As defined by Eurostat, the Baia Mare functional urban area has a population of 181,993 residents (as of 2015).

== Territorial context ==
BMMA covers an area of 1,410 square kilometers (22% of Maramureș County), having specific landforms (mountainous area of Gutâi Mountains, the lowland and hills of Baia Mare) with the Someș River and its tributaries (Lăpuș and Săsar Rivers) crossing it.

== Subdivisions ==
Baia Mare Metropolitan Area is an intercommunity development association (IDA), made up of 19 localities, with Baia Mare City being in the centre. It includes the towns of Baia Sprie, Cavnic, Seini, Șomcuta Mare, and Tăuții-Măgherăuș, as well as 13 communes: Cernești, Cicârlău, Coaș, Coltău, Copalnic-Mănăștur, Dumbrăvița, Groși, Mireșu Mare, Recea, Remetea Chioarului, Satulung, Săcălășeni, and Valea Chioarului. The population of the metropolitan area exceeds 245,171 inhabitants, most of whom reside in Baia Mare City. The city, through the diversity of economic and cultural activities, affects surrounding communities. Also, in terms of economic development, surrounding localities provide land and labor force for entrepreneurs who want to develop their businesses or bring new investments to the area. The aim of the metropolitan area is to support the development of the city and neighboring localities based on a common vision to bring benefits for all the residents.

The objectives of the Baia Mare Metropolitan Area are:

- Improving the quality of life and reducing territorial, social and economic disparities through implementation of programs and projects funded from national and European funds.

- Creating a metropolitan pole around Baia Mare City, attracting direct investment, creating jobs and expanding the public transportation system throughout the metropolitan area.
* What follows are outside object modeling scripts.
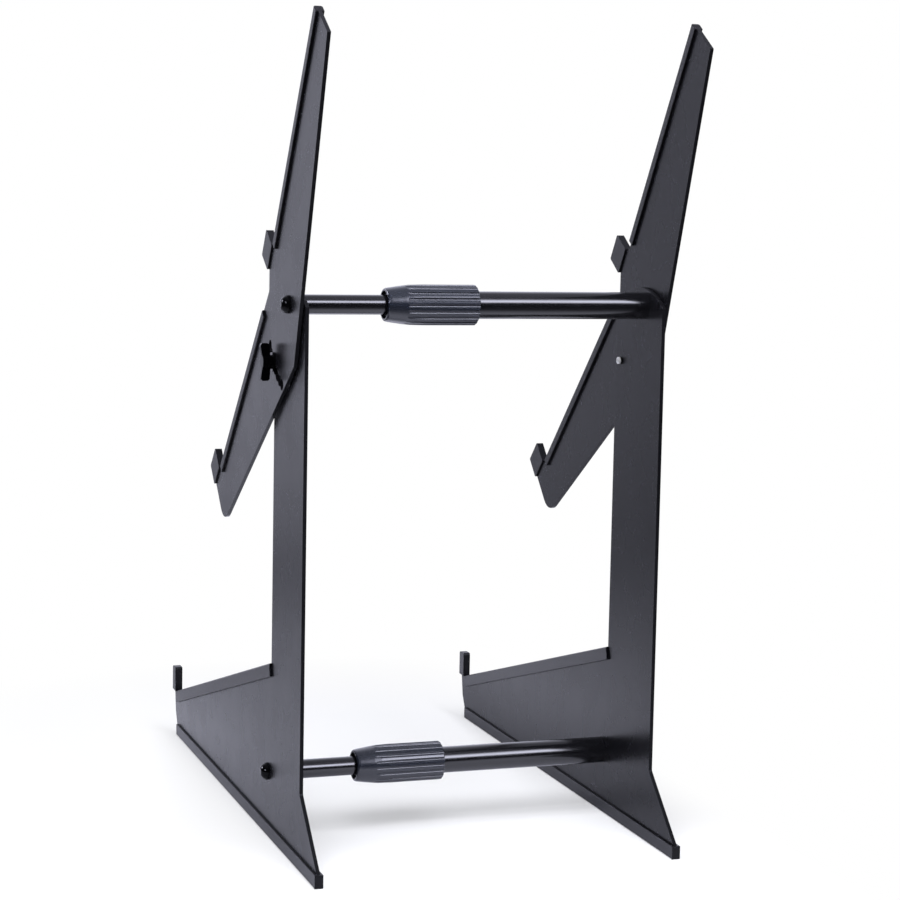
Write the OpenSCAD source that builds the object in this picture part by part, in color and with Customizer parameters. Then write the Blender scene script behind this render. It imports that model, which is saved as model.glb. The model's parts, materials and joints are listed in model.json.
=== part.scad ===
// Desktop studio stand: two side plates, two telescopic crossbars and two tilting tier plates.
// Millimetres, +Z up, floor at z = 0. The hooks point to -Y, the crossbars run along X.
// Outlines of the plates are drawn in (y, z) with the column's rear edge at y = 0.

/* [Side plates] */
// thickness of every steel plate
plate_t = 3; // [2.5:0.5:4]
// clear width between the two side plates in the pose of the photo
inner_w = 300; // [270:10:340]
// depth of the upright column
column_w = 94; // [86:2:110]
// height of the middle of the column's rounded top
column_h = 464; // [440:2:490]
// radius of the column's rounded top
column_top_r = 80; // [65:5:120]
// reach of the foot in front of the column's rear edge
foot_front = 480; // [440:10:520]
// reach of the foot behind the column's rear edge
foot_rear = 56; // [40:2:70]
// height where the column's rear edge turns into the foot
kink_h = 60.5; // [50:0.5:75]
// slope of the lowest tier
shelf_angle = 15.6; // [12:0.1:18]
// height of the lowest tier at the column
shelf_rear_h = 148; // [140:2:160]
// height of the front hook's tip above the floor
front_hook_h = 67; // [62:1:80]

/* [Tier plates] */
// slope of the upper tier
upper_angle = 57; // [50:1:64]
// distance of the upper tier's surface from the pivot
upper_offset = 64.8; // [60:0.2:70]
// distance from the pivot to the top end, along the upper tier
upper_reach = 229.5; // [200:0.5:250]
// width of the plate at its top end
upper_top_w = 39; // [34:1:46]
// slope of the middle tier
lower_angle = 44.7; // [43:0.1:46]
// distance of the middle tier's surface from the pivot
lower_offset = 49.6; // [46:0.2:52]
// distance from the pivot to the lower end, along the middle tier
lower_reach = 300.5; // [290:0.5:310]
// slope of the rear edge under the middle tier
rear_angle = 33.6; // [33:0.1:36]
// height of a hook over the tier's surface
hook_h = 24.5; // [20:0.5:30]
// width of a hook along the tier
hook_w = 22; // [18:0.5:26]

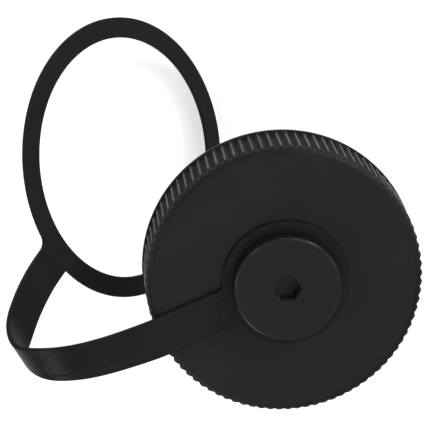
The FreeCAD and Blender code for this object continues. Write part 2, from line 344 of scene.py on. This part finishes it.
def make_cap():
    """Knurled shell with its lip, boss, seal groove and thread; the knurl's flanks and crests are painted
    lighter than the face, painted light for how light falls on the knurl, and the crests are also glossier.
    """
    steps = 14
    turns = [step * math.pi / (2 * steps) for step in range(steps + 1)]
    corner = [(FACE_RADIUS + (CAP_RADIUS - FACE_RADIUS) * math.cos(turn),
               TEETH_TOP + (FACE_HEIGHT - TEETH_TOP) * math.sin(turn)) for turn in turns]
    wall = [(CAP_RADIUS, LIP_HEIGHT + step * MM) for step in (0.001, 0.12, 0.35, 0.8, 3.0, 6.0, 9.0, 11.5)]
    below = rounded([
        (LEAD_IN_RADIUS, 0.0, 0.25 * MM),
        (LIP_RADIUS, 0.0, 0.3 * MM),
        (LIP_RADIUS, LIP_HEIGHT, 0.12 * MM),
        (FACE_RADIUS, LIP_HEIGHT, 0.0),
        (FACE_RADIUS, LEAD_IN_HEIGHT, 0.0),
    ], steps=4)[:-2]
    inside = rounded([
        (FACE_RADIUS, FACE_HEIGHT, 0.0),
        (BOSS_RADIUS, FACE_HEIGHT, 0.3 * MM),
        (BOSS_RADIUS, BOSS_TOP, 0.15 * MM),
        (SEAL_OUTER, BOSS_TOP, 0.0),
        (SEAL_OUTER, SEAL_FLOOR, 0.0),
        (SEAL_INNER, SEAL_FLOOR, 0.0),
        (SEAL_INNER, BOSS_TOP, 0.0),
        (STUD_HOLE_RADIUS, BOSS_TOP, 0.0),
        (STUD_HOLE_RADIUS, CEILING, 0.2 * MM),
        (ROOT_RADIUS, CEILING, 0.4 * MM),
        (ROOT_RADIUS, LEAD_IN_HEIGHT, 0.15 * MM),
        (LEAD_IN_RADIUS, LEAD_IN_HEIGHT - 0.4 * MM, 0.15 * MM),
        (LEAD_IN_RADIUS, 0.0, 0.0),
    ], steps=4)[1:-1]
    flats = [(radius * MM, FACE_HEIGHT) for radius in (32.2, 30.0, 21.0, 10.4)]
    profile = below + wall + corner + flats + inside
    points, faces = lathe(profile, TEETH * STEPS_PER_TOOTH, knurled)
    ridge_points, ridge_faces = thread_ridge()
    shift = len(points)
    faces += [tuple(index + shift for index in face) for face in ridge_faces]
    piece = new_piece("knurled_cap", points + ridge_points, faces, cap_plastic, sharp=50.0)
    piece.data.materials.append(valley_painted_light)
    piece.data.materials.append(crest_painted_light)
    # the knurl's faces take the painted-light copies: crest strips index 2, flanks below VALLEY_TOP index 1
    for face in piece.data.polygons:
        centre = face.center
        if centre.z > LIP_HEIGHT and centre.xy.length > KNURL_INNER:
            place = math.atan2(centre.y, centre.x) * TEETH / TAU % 1.0
            if abs(place - 0.5) < CREST_SHARE and centre.z < CREST_TOP:
                face.material_index = 2
            elif centre.z < VALLEY_TOP:
                face.material_index = 1
    return piece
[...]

== Projects and programmes ==
Implemented projects:
- Urban Network Project funded through the "Administrative Capacity Development" Programme, began in 2009 and has a 12 month implementation period. Training modules were held through the project for public procurement, computer skills, foreign language classes, project development and management, found in the area of intervention 1.3 - Improving organizational effectiveness, Priority Axis 1 - Improvement in structure and process of public policies from the "Administrative Capacity Development" Programme.
- TRANS URBAN Project — Updating the strategy of the Baia Mare Urban System by integrating local development strategies of the member localities. The project started on the 16th of June 2010 with a 12 months implementation.
- USE ACT Project - Urban Sustainable Environmental Actions, in partnership with Naples (Italy), Athens (Greece), Barakaldo (Spain), and Dublin (Ireland).
- Network of active employment measures in 15 administrative units in the North - West Development Region, with The Federation of NGOs as applicant and Baia Mare Metropolitan Area as partner.
- STATUS - Strategic Territorial Agendas for „Small and Middle-Sized Towns Project funded through the Transnational Cooperation Programme South East Europe, Priority Axis 4.1 - Addressing problems affecting metropolitan areas and regional systems of settlements.
- INTER_URBAN Project — Crossborder database with indicators for monitoring the sustainable development process in Baia Mare and Ivano Frankivsk Areas, with BMMA being the applicant and Ivano Frankivsk, Ukraine being partner in association with Global Indicators Facility from Toronto, Canada.

Implementing programmes:
- Metropolitan Transport System, having as main purpose the implementation of the local public transport service for people within the Baia Mare Metropolitan Area. The programme is addressed to more than 245.671 inhabitants.